Le peuple a aussi mauvaise opinion de son décolonisateur. « Ils » ont tout mangé, pris, vendu, privatisé et distribué entre eux. Le régime est vu comme un voleur de vivants et de morts. De martyrs et de nouveau-nés. Tout le pouvoir est illégitime comme un beau-père aux yeux d'un enfant soupçonneux. L'histoire est une généalogie de trahisons. L'Algérie est une femme violée et maquillée de force. Le passé est un voleur de mémoire. Le futur est un balai d'ossements. Le Pouvoir rappelle trop le colon : il parle une langue étrangère, frappe, a un uniforme ou des fermiers, il impose le laissez-passer et les check-point. La fouille au corps et l'interdiction de circuler à Alger sans autorisation. Il a aussi ses caïds, ses assimilés, ses intellectuels métis et sa vision de civilisateur pour peuplades barbares.
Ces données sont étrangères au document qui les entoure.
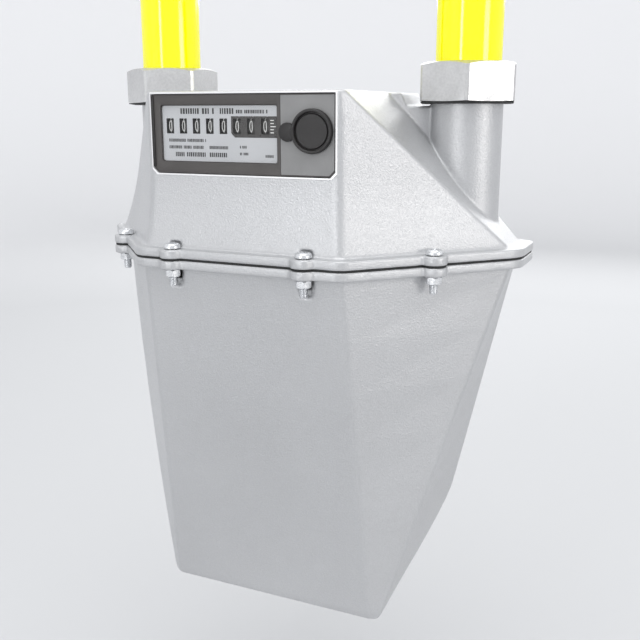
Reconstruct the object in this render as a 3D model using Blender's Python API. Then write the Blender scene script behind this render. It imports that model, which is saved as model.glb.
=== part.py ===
"""Diaphragm gas meter with two top connections, drum index and twin-diaphragm measuring unit.

All sizes are millimetres, measured from the meter datum: the centre of the line between the
two connections (X along it, Y towards the wall, Z up) at the parting plane of the case.
The datum empty stands above the world origin, which is at the bottom of the meter.
"""
import math

import bmesh
import bpy
from mathutils import Matrix, Vector

MM = 0.001

# Driving sizes
CONNECTION_SPACING = 200.0
CASE_DEPTH_BELOW = 222.0
CENTRE_TO_DATUM_Y = 36.86

# Case
FLANGE_CORNERS = [(139.6, 22.0), (-139.6, 22.0), (-139.6, -17.0),
                  (-63.2, -98.9), (63.2, -98.9), (139.6, -17.0)]
FLANGE_RADII = [8.0, 8.0, 18.0, 13.0, 13.0, 18.0]
FLANGE_GAP = 0.8
FLANGE_TOP = 5.6
GASKET_HALF = 0.5
SIDE_SLOPE = 1.072
SCREW_PLACES = [(40.8, -96.2), (100.6, -57.9), (122.0, 21.3), (42.0, 21.3)]
LUG_RADIUS = 7.2
SCREW_HOLE = 2.9
COVER_TOP = 91.5
COVER_BACK = 17.0
WALL = 3.3

# Connections
STUB_X = CONNECTION_SPACING / 2
STUB_RADIUS = 20.6
STUB_TOP = 97.6
BORE_RADIUS = 16.2
WEB_STATIONS = [(60.0, 88.5, 91.2), (66.4, 80.6, 91.2), (69.2, 77.2, 83.8), (82.5, 60.9, 83.8)]
PIPE_RADIUS = 18.8
PIPE_TOP = 168.0
NUT_BOTTOM = 84.9
NUT_TOP = 107.7
NUT_CORNER_RADIUS = 29.7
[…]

Le régime aime les tribus, les burnous, les Zaouïas et redoute les instruits qui viennent du peuple et qui pensent debout. Le régime après 50 ans d'indépendance de son peuple fête ses soixante dix ans, pas nos trente cinq ans. Le pays a été mal construit, mal partagé et l'indépendance a été volée dans le dos pendant qu'elle lançait des youyous. En vrac, les algériens sont amères, ont écrit une grosse encyclopédie de ricanements et se sont tournés vers Dieu ou la mer pour mieux signifier leur envie de recommencer ailleurs, ou après la mort.

Pour le cinquantenaire de l'indépendance, il y a donc un face à face. Le plus important depuis des décennies.